PROBLEM STATEMENT: Exactly and only the lines from the one containing "GAP), sockets, parent)" through the one containing "cad_parts[node].hide_render = cad_parts[node].hide_viewport" are to be repeated, both ends included.

- - - - -

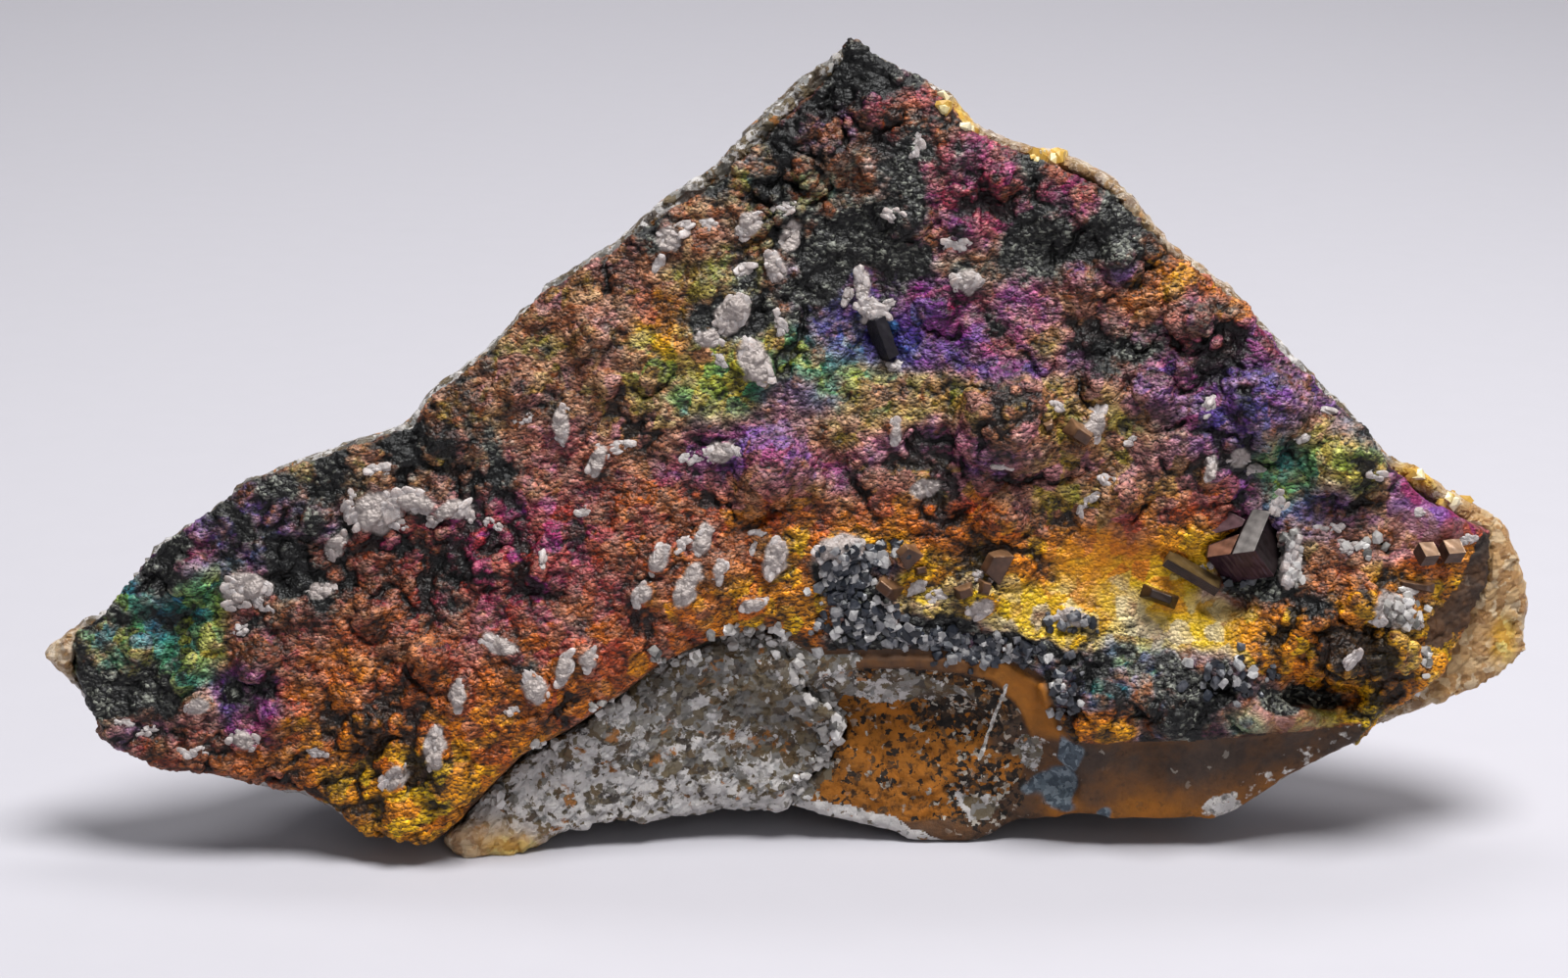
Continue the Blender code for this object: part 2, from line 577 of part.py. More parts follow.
def quartz_matrix(specimen, cutters, parent, sockets, below):
    """The wedge of quartz, broken on every side, with a bed for the crust."""
    quartz = stone_material("pale_quartz", (0.62, 0.57, 0.50), 0.55)
    front = grid_block(*FIELD, MATRIX_STEP, BACK_W - 4.0, quartz_face, 21)
    matrix = add_object("quartz_matrix", front, specimen, parent, quartz)
    whole = outline_block([point[:2] for point in OUTLINE])
    boolean(matrix, "INTERSECT", add_object("whole_outline", whole, cutters, parent))
    back = grid_block(*FIELD, BACK_STEP, FRONT_W + 2.0, quartz_back, 5)
    boolean(matrix, "INTERSECT", add_object("broken_back", back, cutters, parent))
    boolean(matrix, "DIFFERENCE", crust_socket(cutters, parent))
    boolean(matrix, "DIFFERENCE", sockets)
    for cut in below:
        boolean(matrix, "DIFFERENCE", cut)


def goethite_crust(specimen, cutters, parent, sockets, below):
    """The goethite with its growths, hollows and the seats of the large crystals."""
    goethite = stone_material("iridescent_goethite", (0.20, 0.09, 0.045), 0.42, 0.35)
    face = grid_block(*FIELD, CRUST_STEP, BACK_W - 6.0, crust_face, 17)
    crust = add_object("goethite_crust", face, specimen, parent, goethite)
    growths = new_collection("crust_growths")
    grow_lobes(growths, parent)
    grow_small_balls(growths, parent)
    grow_small_crystals(growths, parent)
    boolean(crust, "UNION", growths)
    edge = outline_block(crust_outline())
    boolean(crust, "INTERSECT", add_object("crust_edge", edge, cutters, parent))
    bed = grid_block(*FIELD, BED_STEP, BACK_W - 2.0, crust_bed, 13)
    boolean(crust, "DIFFERENCE", add_object("crust_bed", bed, cutters, parent))
    hollows = new_collection("crust_hollows")
    for index, (u, v, w, *half_sizes) in enumerate(HOLLOWS):
        oval = shifted(hollow(half_sizes, index), u, v, w)
        add_object(f"hollow_{index}", oval, hollows, parent)
    boolean(crust, "DIFFERENCE", hollows)
    boolean(crust, "DIFFERENCE", sockets)
    for cut in below:
        boolean(crust, "DIFFERENCE", cut)


def large_crystals(specimen, sockets, parent):
    """The large dark crystals, and the seats that they stand in."""
    dark = stone_material("dark_goethite_crystal", (0.05, 0.028, 0.022), 0.28, 0.3)
    for name in LARGE_CRYSTALS:
        add_object(name, large_crystal(name, 0.0), specimen, parent, dark)
        add_object(f"{name}_seat", large_crystal(name, GAP), sockets, parent)


def build():
    for old in list(bpy.data.objects):
        bpy.data.objects.remove(old)
    specimen = new_collection("iridescent_goethite")
    cutters = new_collection("cutters")
    sockets = new_collection("crystal_seats")
    parent = leaning_plane(specimen)
    below = underside_cutters(cutters)
    large_crystals(specimen, sockets, parent)
    quartz_matrix(specimen, cutters, parent, sockets, below)
    goethite_crust(specimen, cutters, parent, sockets, below)


build()
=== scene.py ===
"""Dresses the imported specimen: iridescent goethite on quartz, with pale and dark crystals.

Every new piece is shaped on the plane of the druse, where u runs to the right, v up the face and
w out of it, in millimetres. Its mesh is then turned into the frame's metres.
"""

import functools
import itertools
import math
import random

import bmesh
import bpy
import numpy as np
from bpy.props import FloatProperty, FloatVectorProperty, IntProperty, PointerProperty
from mathutils import Matrix, Vector
from mathutils.bvhtree import BVHTree


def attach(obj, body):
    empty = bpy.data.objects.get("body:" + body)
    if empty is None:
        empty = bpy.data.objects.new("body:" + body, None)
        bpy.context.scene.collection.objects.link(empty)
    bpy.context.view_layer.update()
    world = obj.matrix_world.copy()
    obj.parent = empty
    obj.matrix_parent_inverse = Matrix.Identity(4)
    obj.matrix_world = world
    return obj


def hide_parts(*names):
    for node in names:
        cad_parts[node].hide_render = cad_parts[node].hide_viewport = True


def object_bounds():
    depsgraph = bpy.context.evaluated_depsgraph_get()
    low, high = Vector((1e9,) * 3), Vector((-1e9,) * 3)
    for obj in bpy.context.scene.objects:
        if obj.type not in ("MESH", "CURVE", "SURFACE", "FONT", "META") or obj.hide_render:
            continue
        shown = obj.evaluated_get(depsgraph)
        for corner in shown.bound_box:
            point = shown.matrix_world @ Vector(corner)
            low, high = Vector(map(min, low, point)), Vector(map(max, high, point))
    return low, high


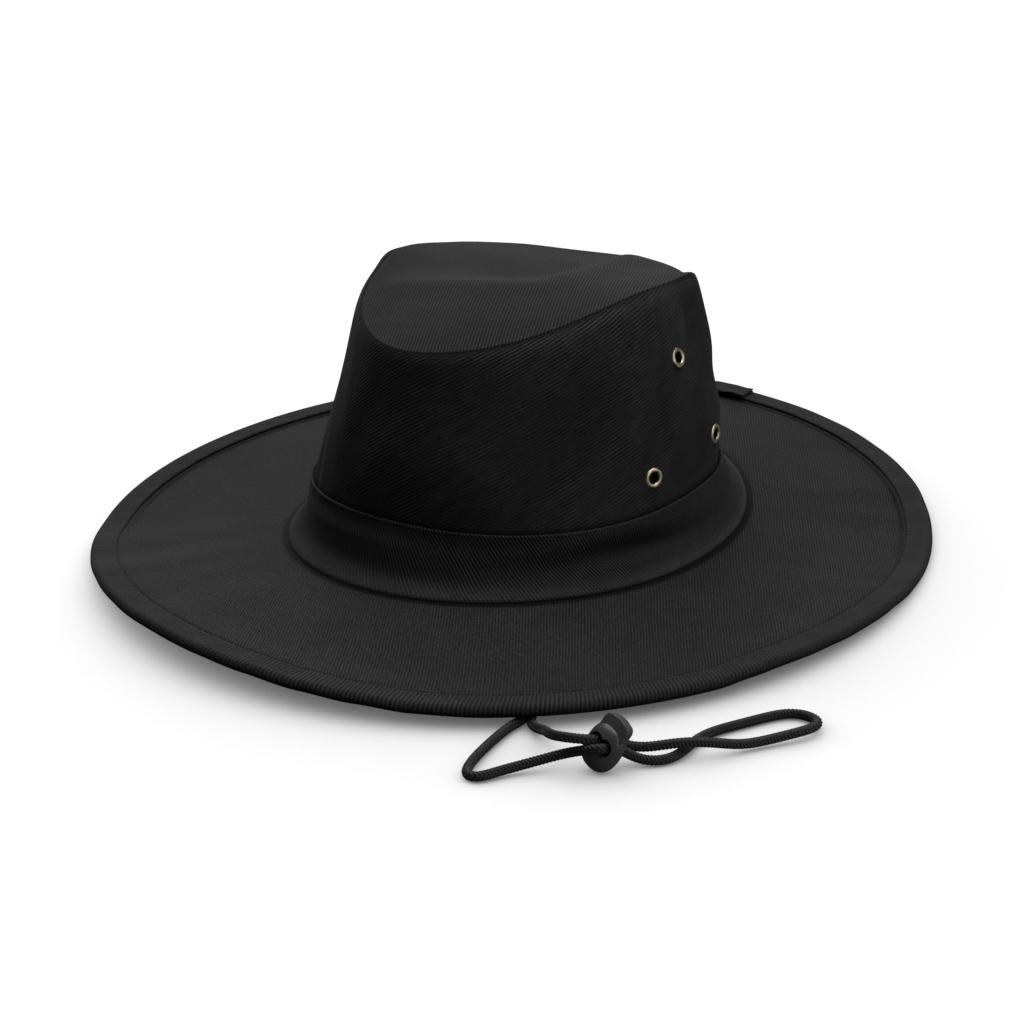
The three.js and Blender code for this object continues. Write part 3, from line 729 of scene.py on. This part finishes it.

- - - - -

THE REPLY:
        add_object(f"{name}_seat", large_crystal(name, GAP), sockets, parent)


def build():
    for old in list(bpy.data.objects):
        bpy.data.objects.remove(old)
    specimen = new_collection("iridescent_goethite")
    cutters = new_collection("cutters")
    sockets = new_collection("crystal_seats")
    parent = leaning_plane(specimen)
    below = underside_cutters(cutters)
    large_crystals(specimen, sockets, parent)
    quartz_matrix(specimen, cutters, parent, sockets, below)
    goethite_crust(specimen, cutters, parent, sockets, below)


build()
=== scene.py ===
"""Dresses the imported specimen: iridescent goethite on quartz, with pale and dark crystals.

Every new piece is shaped on the plane of the druse, where u runs to the right, v up the face and
w out of it, in millimetres. Its mesh is then turned into the frame's metres.
"""

import functools
import itertools
import math
import random

import bmesh
import bpy
import numpy as np
from bpy.props import FloatProperty, FloatVectorProperty, IntProperty, PointerProperty
from mathutils import Matrix, Vector
from mathutils.bvhtree import BVHTree


def attach(obj, body):
    empty = bpy.data.objects.get("body:" + body)
    if empty is None:
        empty = bpy.data.objects.new("body:" + body, None)
        bpy.context.scene.collection.objects.link(empty)
    bpy.context.view_layer.update()
    world = obj.matrix_world.copy()
    obj.parent = empty
    obj.matrix_parent_inverse = Matrix.Identity(4)
    obj.matrix_world = world
    return obj


def hide_parts(*names):
    for node in names:
        cad_parts[node].hide_render = cad_parts[node].hide_viewport = True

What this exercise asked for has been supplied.